What is going on? The smaller parties have several reasons to be angry with the two major organisations -- the Congress and the CPI-M. In previous years, they might have been very grouchy about it but they would not actually have done anything about it. That was before the great United Front experiment of the 1996-1997 period in Delhi. Whatever else happened, it taught smaller groups how much nuisance value they possess. Larger parties may or may not be able to survive without a junior partner, but their survival becomes just a bit more uncertain. This gives smaller parties a certain amount of power and they are not shy about using it.

Of course, parties such as the CPI and the Muslim League are not exactly 'small' on the Kerala stage. They are the second largest groups in the Left Democratic Front and the United Democratic Front respectively. And each one has a history of crossing sides when it was felt to be necessary. (The longest lived, and in my opinion the best, government that Kerala ever enjoyed was a Congress-CPI. coalition under Achutha Menon.) And yes, the Muslim League was an on-and-off partner of the Marxists until the late E M S Namboodiripad decreed otherwise a little over a decade ago.

Personal ambition, antipathy, or probably a combination of both account for some of the tiffs between leaders such as Antony and Karunakaran. Or, for that matter, between a Nayanar and an Achuthanandan. Boiled down to basics, however, the battle for Kerala shall come down to a contest for the hearts and minds of the voters of Malabar. It is this region that has occupied the attention of both major parties. But both the Congress and the CPI-M believe that the electorate is aching for a change. There is, to put it bluntly, just not enough space for both to exist -- and that could be true of the state as a whole.
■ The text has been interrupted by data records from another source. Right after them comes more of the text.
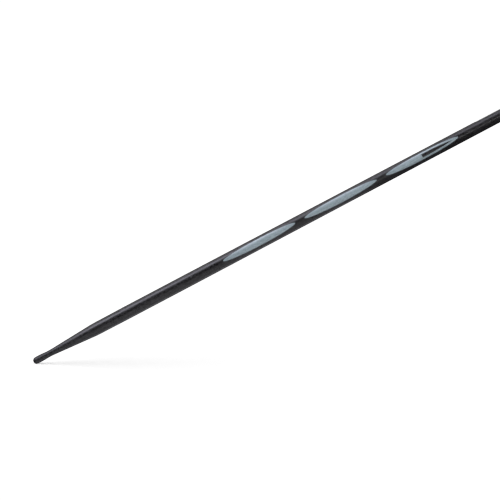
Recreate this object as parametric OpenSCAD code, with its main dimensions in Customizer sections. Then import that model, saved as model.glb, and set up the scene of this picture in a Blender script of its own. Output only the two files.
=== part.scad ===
// Drop-tipped needle, moulded in two shots: a pale core inside a dark skin.
// The core reaches the surface through lens-shaped windows, in rows around the shaft.
// The needle lies along X and rests on z = 0. The origin is under its middle.
// Stations are distances in mm along the needle from its near end, at -X.

/* [Needle] */
// Overall length, end to end
needle_len = 200; // [190:1:230]
// Diameter of the gauge length, the parallel stretch that sets the nominal size
gauge_d = 3.67; // [3.62:0.01:3.9]
// Station where the gauge length starts
gauge_start = 30; // [26:1:34]
// Length of the gauge length
gauge_len = 22; // [18:1:24]
// Diameter where the near taper rounds into the shaft
near_shoulder_d = 3.55; // [3.5:0.01:3.6]
// Diameter where the far taper rounds into the shaft
far_shoulder_d = 3.28; // [3.2:0.01:3.5]
// How soon the shaft slims past the gauge length: 1 is a straight cone, less is sooner
slim_power = 0.9; // [0.8:0.01:0.96]

/* [Tips] */
// Diameter of the drop on each end
drop_d = 1.9; // [1.86:0.02:1.94]
// Distance from the end to the widest point of the drop
drop_at = 2.1; // [1.9:0.1:2.2]
// Diameter of the neck behind the drop
neck_d = 1.66; // [1.62:0.02:1.7]
// Distance from the end to the neck
neck_at = 5.1; // [5:0.1:5.6]
// Radius of the hollow sweep that leads out of the neck
neck_sweep = 20; // [14:1:20]
// Half-angle of the long taper, in degrees
taper_angle = 3.85; // [3.7:0.05:4]
// Radius that rounds the taper into the shaft
shoulder_sweep = 45; // [20:5:60]

/* [Skin and core] */
// Wall of the dark skin over the core
skin_wall = 0.7; // [0.6:0.05:0.8]
// Distance from each end to the blunt nose of the core
core_inset = 14; // [12:1:16]
// Diameter of the core's blunt nose
core_nose_d = 1; // [0.8:0.1:1.2]

/* [Windows] */
// Length of one window
window_len = 23.45; // [20:0.05:24]
// Width of one window, measured straight across
window_w = 2.04; // [1.6:0.02:2.2]
// Spacing of the windows along a row
window_pitch = 26.5; // [25:0.1:28]
// Windows in a row
window_count = 3; // [1:1:3]
// Rows around the shaft
row_count = 3; // [1:1:3]
// How far the front row is turned up from level, in degrees
row_roll = 15; // [-30:1:30]

/* [Dart] */
// Length of the dark dart set in the front row's last window
dart_len = 10; // [6:0.1:10]
// Width of the dart across its square end
dart_w = 1.06; // [0.6:0.02:1.1]
// How full the dart's sides are: 1 is a plain wedge, more is fuller
dart_bow = 2.2; // [1.2:0.1:2.4]
// Depth of the dart's pocket
dart_depth = 0.8; // [0.6:0.05:0.9]

/* [Hidden] */

$fn = 96;
window_points = 48;
dart_points = 12;
arc_points = 14;
shaft_bands = 26;
overshoot = 1;

gauge_r = gauge_d / 2;
gauge_end = gauge_start + gauge_len;
near_shoulder_r = near_shoulder_d / 2;
far_shoulder_r = far_shoulder_d / 2;
drop_r = drop_d / 2;
neck_r = neck_d / 2;

// The drop's barrel and the hollow neck are arcs that meet on one tangent, and the
// round nose is a ball that meets the barrel on another.
bulge = drop_r - neck_r;
sweep_sum = (pow(neck_at - drop_at, 2) + pow(bulge, 2)) / (2 * bulge);
barrel_sweep = sweep_sum - neck_sweep;
barrel_y = drop_r - barrel_sweep;
neck_y = neck_r + neck_sweep;
nose_r = (pow(barrel_sweep, 2) - pow(drop_at, 2) - pow(barrel_y, 2)) / (2 * (barrel_sweep - drop_at));
nose_angle = atan2(-barrel_y, nose_r - drop_at);
flex_angle = atan2(neck_y - barrel_y, neck_at - drop_at);

// The straight taper starts where the neck's sweep has turned to the taper's angle.
taper_start = neck_at + neck_sweep * sin(taper_angle);
taper_start_r = neck_r + neck_sweep * (1 - cos(taper_angle));

near_shoulder_at = shoulder_station(near_shoulder_r);
far_shoulder_at = shoulder_station(far_shoulder_r);
far_shoulder_station = needle_len - far_shoulder_at;
band_len = (far_shoulder_station - gauge_end) / shaft_bands;
near_lead_angle = atan2(gauge_r - near_shoulder_r, gauge_start - near_shoulder_at);
far_lead_angle = atan2(shaft_r(far_shoulder_station - band_len) - far_shoulder_r, band_len);

last_window_x = (window_count - 1) / 2 * window_pitch;
last_window_r = shaft_r(needle_len / 2 + last_window_x);

// Distance from an end to the corner where its taper reaches radius r
function shoulder_station(r) = taper_start + (r - taper_start_r) / tan(taper_angle);

// Radius of the slimming shaft past the gauge length, at a station
function shaft_r(station) =
    let (share = (station - gauge_end) / (far_shoulder_station - gauge_end))
    gauge_r - (gauge_r - far_shoulder_r) * pow(share, slim_power);

// The shaft's outline over the core, from gauge length to far shoulder, moved in by inset
function shaft_outline(inset) = concat(
    [[gauge_start, gauge_r - inset]],
    [for (i = [0 : shaft_bands - 1]) let (station = gauge_end + i * band_len)
        [station, shaft_r(station) - inset]]);

// Points along an arc, from angle a0 to angle a1
function arc(centre, r, a0, a1) =
    [for (i = [0 : arc_points]) let (a = a0 + (a1 - a0) * i / arc_points)
        centre + r * [cos(a), sin(a)]];

// The rounded corner between the taper and a shaft that leads on at lead_angle
function shoulder(corner, lead_angle) =
    let (setback = shoulder_sweep * tan((taper_angle - lead_angle) / 2),
         start = corner - setback * [cos(taper_angle), sin(taper_angle)],
         centre = start + shoulder_sweep * [sin(taper_angle), -cos(taper_angle)])
    arc(centre, shoulder_sweep, 90 + taper_angle, 90 + lead_angle);

// One end's outline as [station, radius], from the end to past its shoulder
function end_outline(shoulder_r, lead_angle) = concat(
    arc([nose_r, 0], nose_r, 180, nose_angle),
    arc([drop_at, barrel_y], barrel_sweep, nose_angle, flex_angle),
    arc([neck_at, neck_y], neck_sweep, 180 + flex_angle, 270 + taper_angle),
    shoulder([shoulder_station(shoulder_r), shoulder_r], lead_angle));

// The same outline read from the far end, with its first point last
function mirrored(points) =
    [for (i = [len(points) - 1 : -1 : 0]) [needle_len - points[i][0], points[i][1]]];

// Turns an outline of [station, radius] about the needle's axis
module turned(outline) {
    translate([-needle_len / 2, 0, gauge_r])
        rotate([0, 90, 0])
            rotate_extrude()
                polygon([for (p = outline) [max(p[1], 0), p[0]]]);
}

// The whole outer shape of the needle
module outer_shape() {
    turned(concat(
        end_outline(near_shoulder_r, near_lead_angle),
        shaft_outline(0),
        mirrored(end_outline(far_shoulder_r, far_lead_angle))));
}

// The round rod inside the skin, with a blunt nose at each end
module core_rod() {
    turned(concat(
        [[core_inset, 0],
         [core_inset, core_nose_d / 2],
         [near_shoulder_at, near_shoulder_r - skin_wall]],
        shaft_outline(skin_wall),
        [[far_shoulder_station, far_shoulder_r - skin_wall],
         [needle_len - core_inset, core_nose_d / 2],
         [needle_len - core_inset, 0]]));
}

// Lifts an outline drawn in X and Y off the axis on one row's side, from one height up
module raised(x, row, from) {
    translate([x, 0, gauge_r])
        rotate([90 - row_roll - row * 360 / row_count, 0, 0])
            translate([0, 0, from])
                linear_extrude(gauge_r + overshoot - from)
                    children();
}

// The lens outline of one window, an ellipse
module window_outline() {
    polygon([for (i = [0 : window_points - 1]) let (a = 360 * i / window_points)
        [window_len / 2 * cos(a), window_w / 2 * sin(a)]]);
}

// Every window, as prisms that reach from the axis out through the skin
module window_prisms() {
    for (row = [0 : row_count - 1])
        for (i = [0 : window_count - 1])
            raised((i - (window_count - 1) / 2) * window_pitch, row, 0)
                window_outline();
}

// The dart's outline: a square end on the window's middle and two bowed sides
module dart_outline() {
    half = [for (i = [0 : dart_points]) let (t = i / dart_points)
        [dart_len * t, dart_w / 2 * (1 - pow(t, dart_bow))]];
    polygon(concat(half, [for (i = [dart_points - 1 : -1 : 0]) [half[i][0], -half[i][1]]]));
}

// The dart's pocket, as a prism out through the surface
module dart_prism() {
    raised(last_window_x, 0, last_window_r - dart_depth)
        dart_outline();
}

// Second shot: the dark skin, with both tips and an opening for each window
module skin() {
    color("#26252a")
        difference() {
            outer_shape();
            core_rod();
            window_prisms();
        }
}

// First shot: the pale core, with a land that fills each window flush
module core() {
    color("#83909a")
        difference() {
            union() {
                core_rod();
                intersection() {
                    outer_shape();
                    window_prisms();
                }
            }
            dart_prism();
        }
}

// The dark dart set flush in the last window of the front row
module dart_inlay() {
    color("#2c2b2f")
        intersection() {
            outer_shape();
            dart_prism();
        }
}

skin();
core();
dart_inlay();
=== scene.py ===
"""Looks of a drop-tipped needle moulded in two shots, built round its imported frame.

The needle lies along X with its gauge length towards -X, and rests on z = 0. Everything is
in metres. Stations are distances along the needle from its near end, and angles turn about
its axis, from 0 on the middle of a row of windows.
"""

import logging
import math
from collections.abc import Callable
from dataclasses import dataclass, replace
from enum import Enum
from itertools import pairwise

import bpy
from mathutils import Matrix, Quaternion, Vector


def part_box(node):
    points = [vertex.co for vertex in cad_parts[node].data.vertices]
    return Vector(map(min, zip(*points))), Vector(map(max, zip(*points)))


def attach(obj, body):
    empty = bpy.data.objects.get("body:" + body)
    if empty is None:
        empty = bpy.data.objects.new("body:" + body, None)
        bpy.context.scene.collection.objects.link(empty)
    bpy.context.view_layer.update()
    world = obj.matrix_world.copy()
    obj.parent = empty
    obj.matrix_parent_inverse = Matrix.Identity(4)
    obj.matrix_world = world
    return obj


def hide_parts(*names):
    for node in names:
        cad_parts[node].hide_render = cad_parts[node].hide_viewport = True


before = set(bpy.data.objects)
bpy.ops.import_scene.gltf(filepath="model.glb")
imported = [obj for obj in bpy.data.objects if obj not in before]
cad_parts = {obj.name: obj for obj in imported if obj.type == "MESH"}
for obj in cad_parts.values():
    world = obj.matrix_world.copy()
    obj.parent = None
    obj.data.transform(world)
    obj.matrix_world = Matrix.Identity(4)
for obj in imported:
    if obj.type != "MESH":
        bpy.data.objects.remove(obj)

LOG = logging.getLogger("needle")
MM = 0.001
SAME_POINT = 2e-6  # vertices closer than this are one vertex
AT_NOSE = 1e-6  # how close to a blunt nose a vertex lies that belongs to it
NEAR_SURFACE = 0.1 * MM  # how close to the outer surface a rim's vertices lie
NEAR_RIM = math.radians(0.5)  # how close to a window's edge a rim's vertices lie
ON_SEAM = 1e-4  # how close to the line between two rows a vertex lies that is on it
AT_TIP = 1e-4  # share of a window's half length that still counts as its very tip
ROUNDING = 1e-9  # keeps a rounding error from adding a station
SHARP = math.radians(40)  # edges that turn more than this are shaded sharp
RIM_TURN = math.radians(60)  # edges that turn more than this can be rims

Obj = bpy.types.Object
Link = bpy.types.NodeSocket
Outline = list[tuple[float, float]]
AngleAt = Callable[[float], float]
EdgeTest = Callable[[Vector, Vector], bool]


class Slot(Enum):
    """The record's material slots."""

    SKIN = "dark_skin"
    CORE = "pale_core"
    DART = "dark_inlay"


def evenly(start: float, stop: float, step: float) -> list[float]:
    """Even stations from start to stop.

    Args:
        start: The first station.
        stop: The last station.
        step: The widest spacing allowed.

    Returns:
        The stations, with both ends.
    """
    count = max(1, math.ceil((stop - start) / step - ROUNDING))
    return [start + (stop - start) * i / count for i in range(count + 1)]


# ---------------------------------------------------------------- shape of the needle


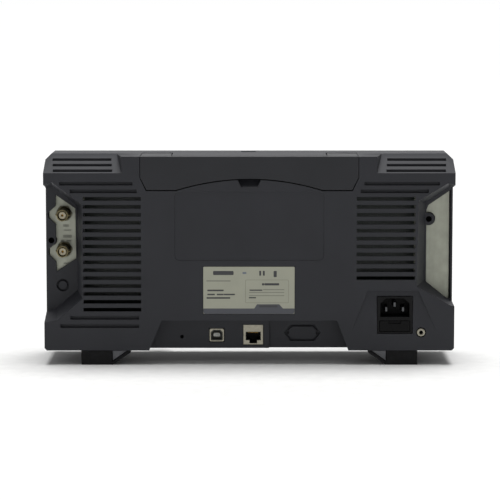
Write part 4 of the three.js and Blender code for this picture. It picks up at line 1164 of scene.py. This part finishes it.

Both the Congress and the Left Front are hard put to explain just where they differ on hard issues, or why they should be fighting in Thiruvananthapuram when they are on the same side in Delhi.

The truth is that there is now very little room for the Congress and the CPI-M to stand out from each other where policies are concerned. The calculation is that whichever party wins the assembly polls of 2001 shall continue to survive, whereas the other one will be ground out.

This will be a very interesting period in Kerala politics. (It shall also be a very violent one; Kerala, believe it or not, was second only to Bihar when it came to electoral malpractices in the general election of 1999 according to the Election Commission's own statistics.) If 'no news is good news', then I am sorry for my home state, because it will be hitting the headlines a little more often than is necessary.